_Job_.
Restate the entries below word for word, omitting nothing.

_Provided data_.
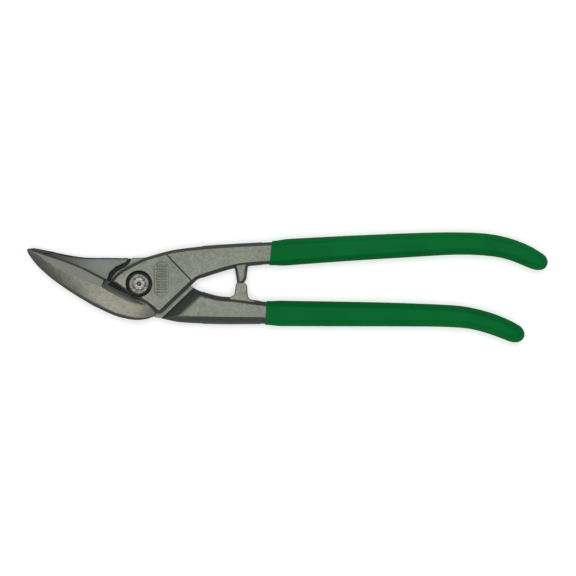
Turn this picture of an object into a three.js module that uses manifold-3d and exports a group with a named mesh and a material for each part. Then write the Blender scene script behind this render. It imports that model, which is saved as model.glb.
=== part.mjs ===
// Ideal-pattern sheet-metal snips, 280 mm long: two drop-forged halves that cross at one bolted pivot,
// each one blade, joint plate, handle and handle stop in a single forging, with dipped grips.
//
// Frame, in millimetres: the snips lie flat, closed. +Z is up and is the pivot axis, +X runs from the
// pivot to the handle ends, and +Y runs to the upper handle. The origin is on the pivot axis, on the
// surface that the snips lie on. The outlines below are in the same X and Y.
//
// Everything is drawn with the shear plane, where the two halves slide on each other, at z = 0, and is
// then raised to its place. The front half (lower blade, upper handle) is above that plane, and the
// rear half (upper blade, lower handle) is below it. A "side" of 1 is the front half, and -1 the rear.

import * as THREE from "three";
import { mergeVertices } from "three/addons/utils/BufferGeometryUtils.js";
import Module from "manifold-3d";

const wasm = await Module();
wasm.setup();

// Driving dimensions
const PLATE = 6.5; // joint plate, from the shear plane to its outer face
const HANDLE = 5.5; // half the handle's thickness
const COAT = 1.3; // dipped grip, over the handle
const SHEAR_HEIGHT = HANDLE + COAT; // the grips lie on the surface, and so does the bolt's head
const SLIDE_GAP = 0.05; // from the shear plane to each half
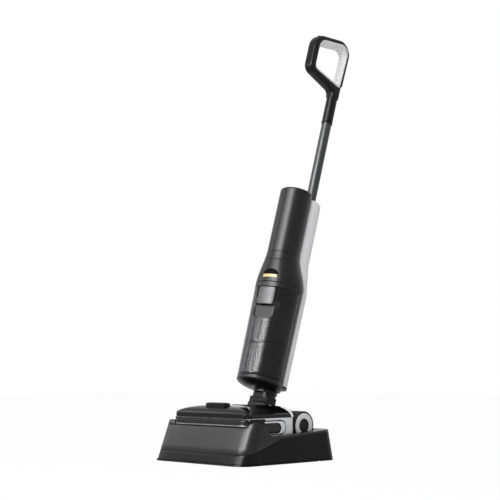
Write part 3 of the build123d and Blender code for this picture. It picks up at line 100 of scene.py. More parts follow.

_Correct result_.
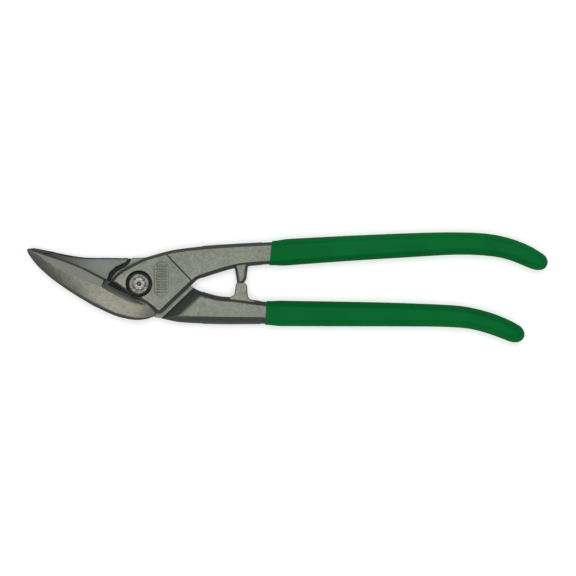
Turn this picture of an object into a three.js module that uses manifold-3d and exports a group with a named mesh and a material for each part. Then write the Blender scene script behind this render. It imports that model, which is saved as model.glb.
=== part.mjs ===
// Ideal-pattern sheet-metal snips, 280 mm long: two drop-forged halves that cross at one bolted pivot,
// each one blade, joint plate, handle and handle stop in a single forging, with dipped grips.
//
// Frame, in millimetres: the snips lie flat, closed. +Z is up and is the pivot axis, +X runs from the
// pivot to the handle ends, and +Y runs to the upper handle. The origin is on the pivot axis, on the
// surface that the snips lie on. The outlines below are in the same X and Y.
//
// Everything is drawn with the shear plane, where the two halves slide on each other, at z = 0, and is
// then raised to its place. The front half (lower blade, upper handle) is above that plane, and the
// rear half (upper blade, lower handle) is below it. A "side" of 1 is the front half, and -1 the rear.

import * as THREE from "three";
import { mergeVertices } from "three/addons/utils/BufferGeometryUtils.js";
import Module from "manifold-3d";

const wasm = await Module();
wasm.setup();

// Driving dimensions
const PLATE = 6.5; // joint plate, from the shear plane to its outer face
const HANDLE = 5.5; // half the handle's thickness
const COAT = 1.3; // dipped grip, over the handle
const SHEAR_HEIGHT = HANDLE + COAT; // the grips lie on the surface, and so does the bolt's head
const SLIDE_GAP = 0.05; // from the shear plane to each half
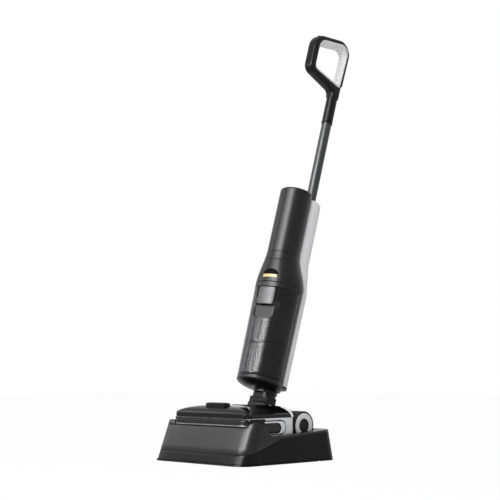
Write part 3 of the build123d and Blender code for this picture. It picks up at line 100 of scene.py. More parts follow.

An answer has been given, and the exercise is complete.